The idea, he said, “is to try to keep the bees in a completely dark room so that they don’t actually fly. If you stabilize the actual temperatures for them, what you do is reduce the stress load on them.” This way, the hive can conserve its honey and fight off the mites, one of their greatest threats.

From the outside, I would just think it was a boring, old box, but when Kelly moved the tarp to the side, and the light from the outside spilled into the darkness, I could feel the heat coming from inside — a kind of bee body heat. “When they cluster up, they create quite a bit of heat,” he said. Inside are the same structures he had outside, but now they are kept in pitch black.

Just outside the structure, the ground is littered with bees who have flown from their hive and died. Kelly notices the glimmer of concern on my face. “What this says to you is that the bees that are going to die are coming out and dying,” he reassures me. “By Friday I’ll sweep this up, and it just repeats the cycle.”

Kelly is here about every three days to monitor the bees. He checks the temperature, cleans and does mite treatments if necessary.

“As a beekeeper, [indoor overwintering] has been quite a change because it makes my so called off season much busier,” he said. But the goal is to help the bees have a better chance of survival into the spring and summer. In the traditional method, where the bees are left outside and Kelly has little work other than feeding them, the temperature changes put more stress on the hives and make it harder for them to fight off mites.

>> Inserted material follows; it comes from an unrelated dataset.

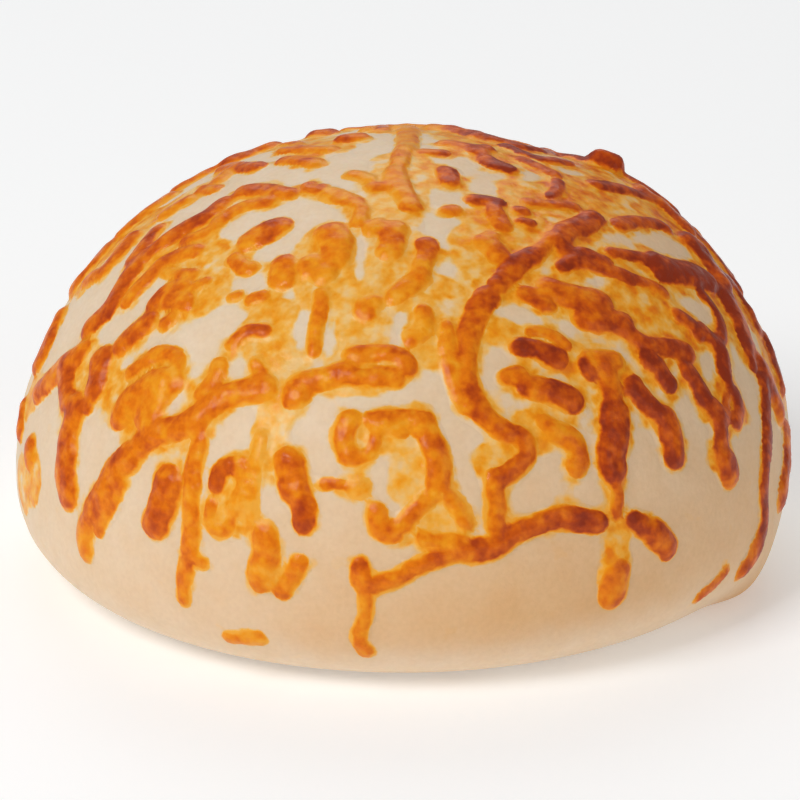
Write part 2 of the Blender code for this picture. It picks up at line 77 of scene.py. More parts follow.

“With indoor overwintering, we’ll see what kind of survival rate we get, what kind of problems we ended up running into. If I get this perfected in the next couple of years, I could see me moving most of them in, and it will actually save me time.”

Come May and April, the honey will start flowing, and by summer Kelly and other area beekeepers will have jars of the local honey so coveted across the North Fork.